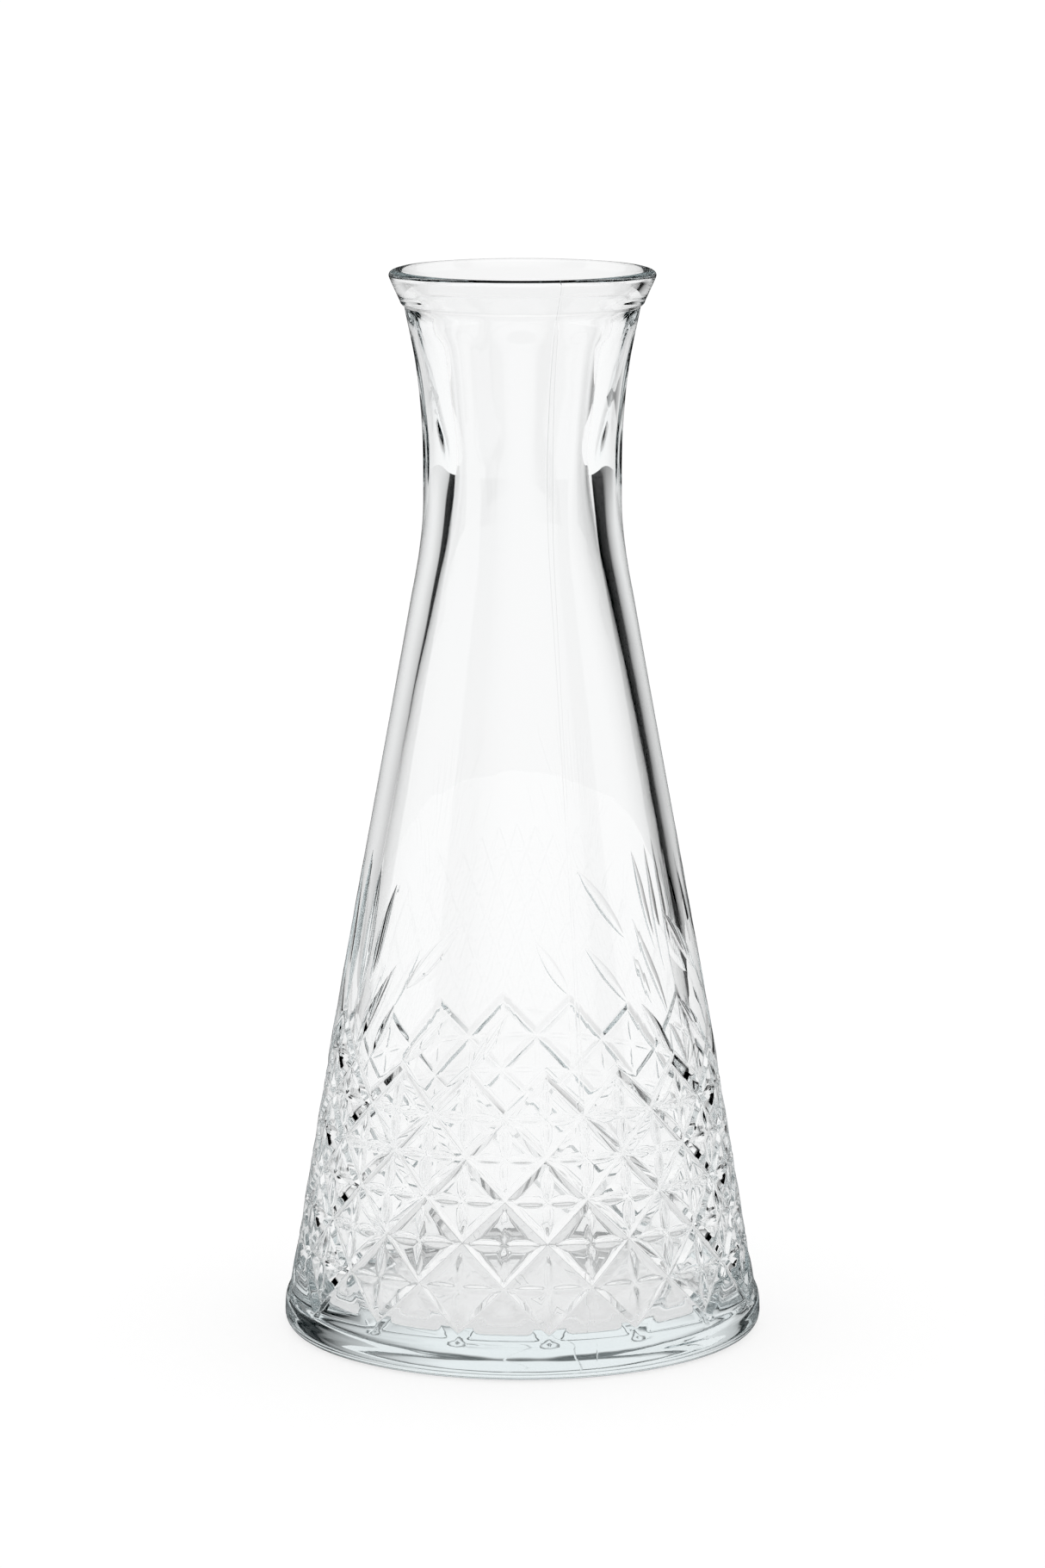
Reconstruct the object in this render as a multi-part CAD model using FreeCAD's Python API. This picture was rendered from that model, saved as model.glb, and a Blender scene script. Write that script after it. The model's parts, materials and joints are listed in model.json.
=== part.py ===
import FreeCAD, Part
import math
import os

# A one-litre open carafe pressed in one piece of clear glass.
# Millimetres, +Z up.  The origin is the centre of the ring that it stands on.
# The front faces -Y.  The middle of one fan of leaf cuts is turned FAN_TURN degrees from +X
# towards +Y, the other fan is opposite it, and the mould seams run up midway between them.
# Each node below is a zone of the one glass wall, and neighbours meet face to face.

# Driving dimensions
HEIGHT = 265.0
FOOT_RADIUS = 59.7
FOOT_WIDEST_Z = 4.6
FOOT_TOP_Z = 10.0
CONE_BASE_RADIUS = 58.4
WAIST_RADIUS = 24.5
WAIST_Z = 213.0
NECK_TOP_RADIUS = 29.0
NECK_TOP_Z = 256.0
COLLAR_STEP = 0.9
RIM_RADIUS = 32.9

# The hollow
FLOOR_Z = 8.2
FLOOR_DOME = 1.5
MOUTH_RADIUS = 28.9

# The ring that it stands on, round a shallow hollow under the base
REST_RING_OUTER = 57.4
REST_RING_INNER = 46.0
PUNT_DEPTH = 2.2

# Where the middle of the first fan is, in degrees from +X.  All cuts are placed from there.
FAN_TURN = 17.8

# The diamond lattice: straight bars that cross at right angles on the cone
DIAMONDS_AROUND = 16
LATTICE_ROWS = 7
FIRST_ROW_Z = 10.9
GROOVE_DEPTH = 1.5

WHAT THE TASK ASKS
All of the data needs to be printed once more, exactly.

WRITTEN RESPONSE
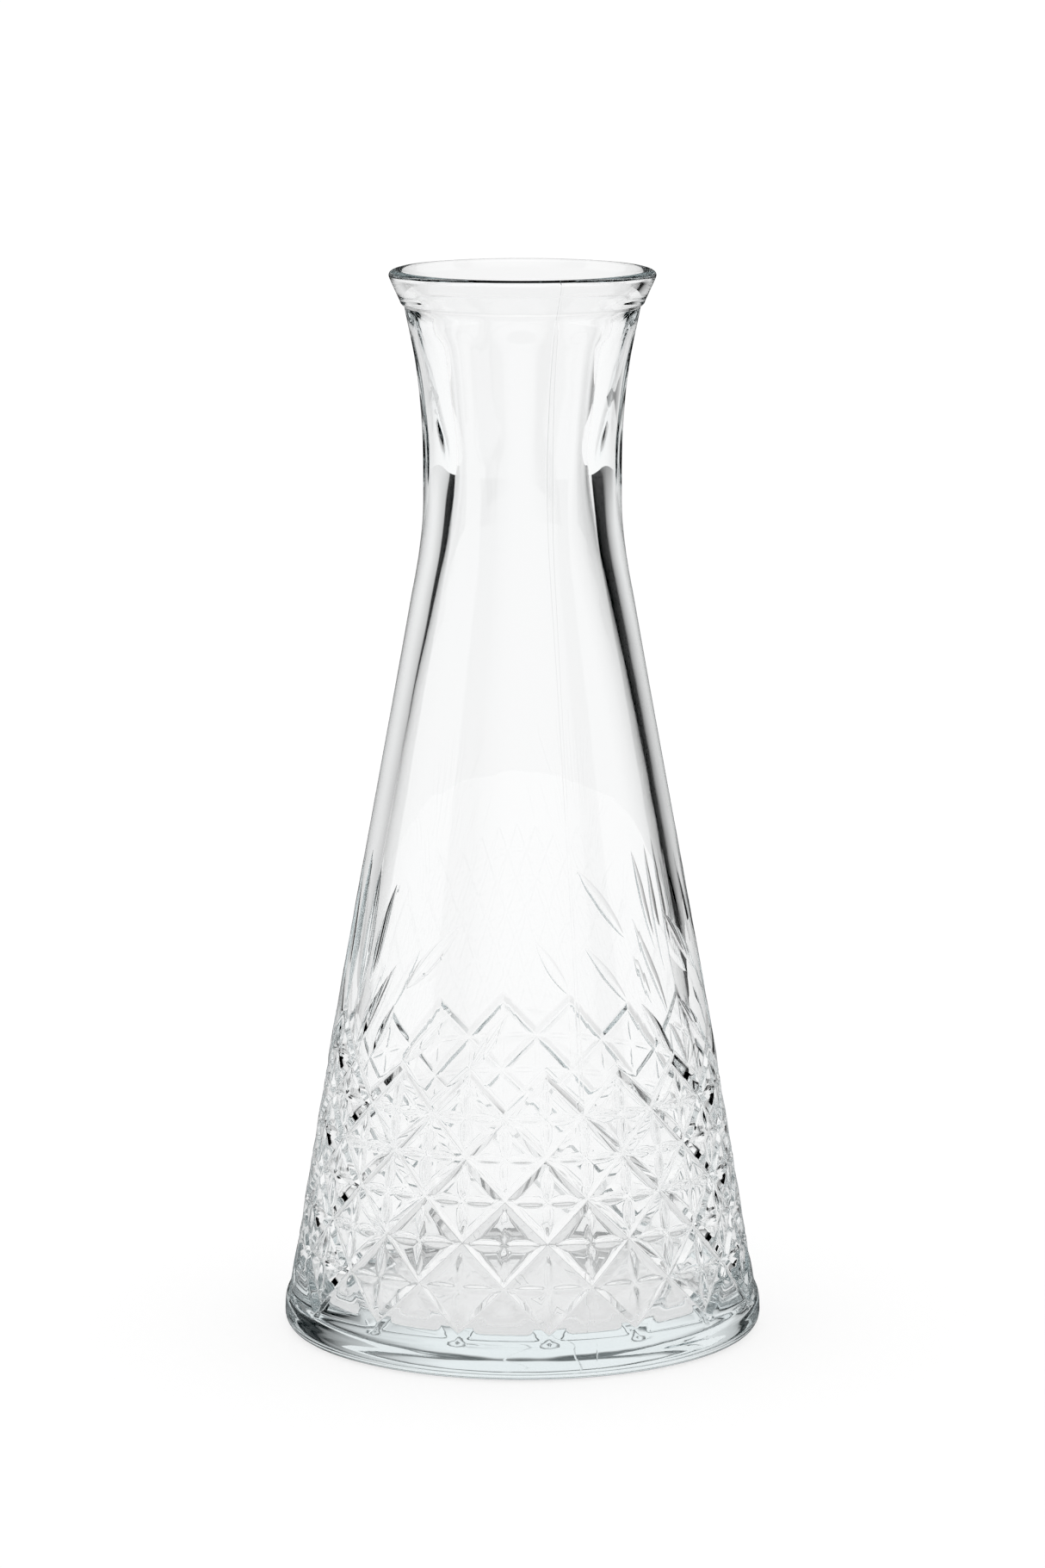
Reconstruct the object in this render as a multi-part CAD model using FreeCAD's Python API. This picture was rendered from that model, saved as model.glb, and a Blender scene script. Write that script after it. The model's parts, materials and joints are listed in model.json.
=== part.py ===
import FreeCAD, Part
import math
import os

# A one-litre open carafe pressed in one piece of clear glass.
# Millimetres, +Z up.  The origin is the centre of the ring that it stands on.
# The front faces -Y.  The middle of one fan of leaf cuts is turned FAN_TURN degrees from +X
# towards +Y, the other fan is opposite it, and the mould seams run up midway between them.
# Each node below is a zone of the one glass wall, and neighbours meet face to face.

# Driving dimensions
HEIGHT = 265.0
FOOT_RADIUS = 59.7
FOOT_WIDEST_Z = 4.6
FOOT_TOP_Z = 10.0
CONE_BASE_RADIUS = 58.4
WAIST_RADIUS = 24.5
WAIST_Z = 213.0
NECK_TOP_RADIUS = 29.0
NECK_TOP_Z = 256.0
COLLAR_STEP = 0.9
RIM_RADIUS = 32.9

# The hollow
FLOOR_Z = 8.2
FLOOR_DOME = 1.5
MOUTH_RADIUS = 28.9

# The ring that it stands on, round a shallow hollow under the base
REST_RING_OUTER = 57.4
REST_RING_INNER = 46.0
PUNT_DEPTH = 2.2

# Where the middle of the first fan is, in degrees from +X.  All cuts are placed from there.
FAN_TURN = 17.8

# The diamond lattice: straight bars that cross at right angles on the cone
DIAMONDS_AROUND = 16
LATTICE_ROWS = 7
FIRST_ROW_Z = 10.9
GROOVE_DEPTH = 1.5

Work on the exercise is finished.